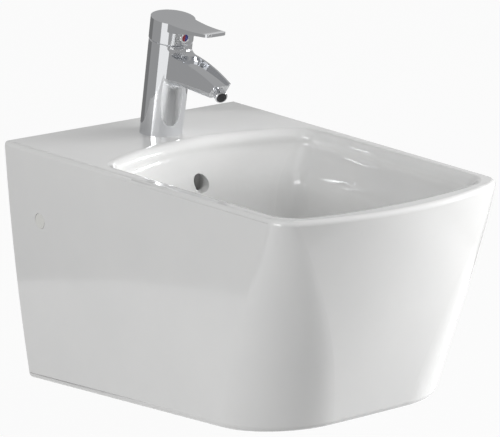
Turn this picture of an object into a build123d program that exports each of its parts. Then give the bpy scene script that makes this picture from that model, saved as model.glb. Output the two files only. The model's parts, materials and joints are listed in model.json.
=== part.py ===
from build123d import *
import os
from math import atan2, cos, radians, sin, sqrt, tan

# Wall-hung bidet with a single-lever tap and a push-open waste.
# The wall is the plane Y = 0 and the bidet projects towards -Y.
# The origin lies on the wall, midway between the two wall studs. All sizes are in millimetres.

os.makedirs("parts", exist_ok=True)

# Ceramic body
rim_height = 90.0
body_width = 360.0
front_taper = 16.0
front_width = body_width - 2 * front_taper
body_projection = 556.0
body_height = 310.0
bottom_taper = 32.0
bottom_width = body_width - 2 * bottom_taper
bottom_front_taper = 27.0
bottom_front_width = body_width - 2 * bottom_front_taper
bottom_set_back = 72.0
bottom_projection = body_projection - bottom_set_back
underside_rise = 0.09
side_belly = 0.46
front_belly = 0.17
top_front_radius = 380.0
bottom_front_radius = 3500.0
top_corner_radius = 30.0
bottom_corner_radius = 96.0
corner_swell = 1.0
rim_edge_radius = 5.0
bottom_edge_radius = 10.0
shell_wall = 10.0
deck_thickness = 13.0
shell_levels = (0.0, 0.25, 0.5, 0.75, 1.0)

# Bowl
bowl_back = 156.0
front_rim = 48.0
bowl_front = body_projection - front_rim
side_rim = 48.0
bowl_back_width = body_width - 2 * side_rim
front_side_rim = 40.0
bowl_front_width = front_width - 2 * front_side_rim
bowl_depth = 150.0
bowl_wall = 9.0
bowl_back_radius = 260.0
bowl_front_radius = 560.0
bowl_back_corner = 26.0
bowl_front_corner = 30.0
bowl_corner_growth = 0.12
bowl_draft = 6.0
bowl_front_lean = 0.16
bowl_floor_round = 46.0
bowl_edge_radius = 12.0
sump_radius = 46.0
sump_depth = 4.0

# Overflow passage inside the ceramic
overflow_drop = 50.0
overflow_diameter = 22.0
duct_width = 30.0
duct_depth = 14.0
duct_wall = 8.0

# Wall fixing
stud_spacing = 180.0
stud_hole = 13.0
barrel_diameter = 42.0
barrel_length = 75.0
barrel_clearance = 0.3
barrel_socket = 27.0
barrel_flange = 18.0
tunnel_wall = 8.0
tunnel_end = 6.0
nut_across_flats = 19.0
nut_bore = 12.4
nut_height = 10.0
stud_washer_diameter = 24.0
stud_washer_thickness = 2.5
side_screw_set_back = 61.5
side_screw_diameter = 8.0
side_screw_clearance = 0.5
side_head_diameter = 13.0
side_head_height = 8.0
side_key = 6.0
side_washer_diameter = 16.0
side_washer_thickness = 1.6
side_hole_diameter = 17.0
side_boss_diameter = 34.0
side_seat = 148.0
insert_diameter = 14.0
insert_length = 6.0
insert_depth = 0.2
cap_diameter = 19.0
cap_seat = 170.4
cap_height = 2.2
cap_plug_length = 7.0
cap_clearance = 0.2

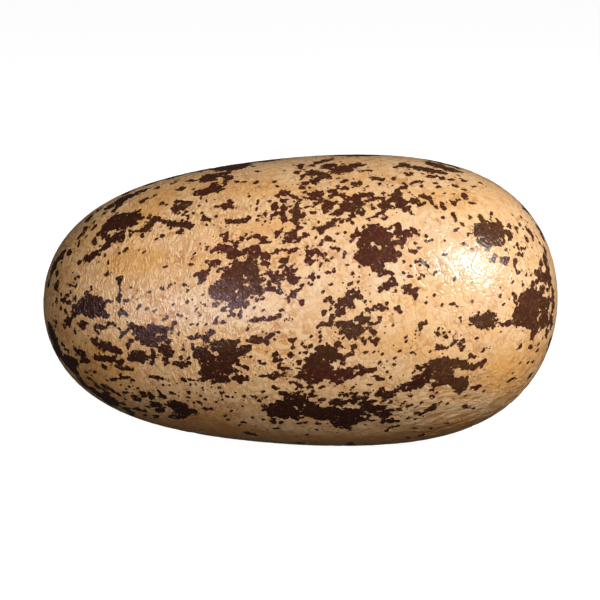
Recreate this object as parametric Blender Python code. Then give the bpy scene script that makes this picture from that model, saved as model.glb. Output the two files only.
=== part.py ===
----------------------------------------
Requirement: Repeat only the stretch of lines that begins at the line containing "Recreate this object" and ends at the last line above, both included.

Correct response:
Recreate this object as parametric Blender Python code. Then give the bpy scene script that makes this picture from that model, saved as model.glb. Output the two files only.
=== part.py ===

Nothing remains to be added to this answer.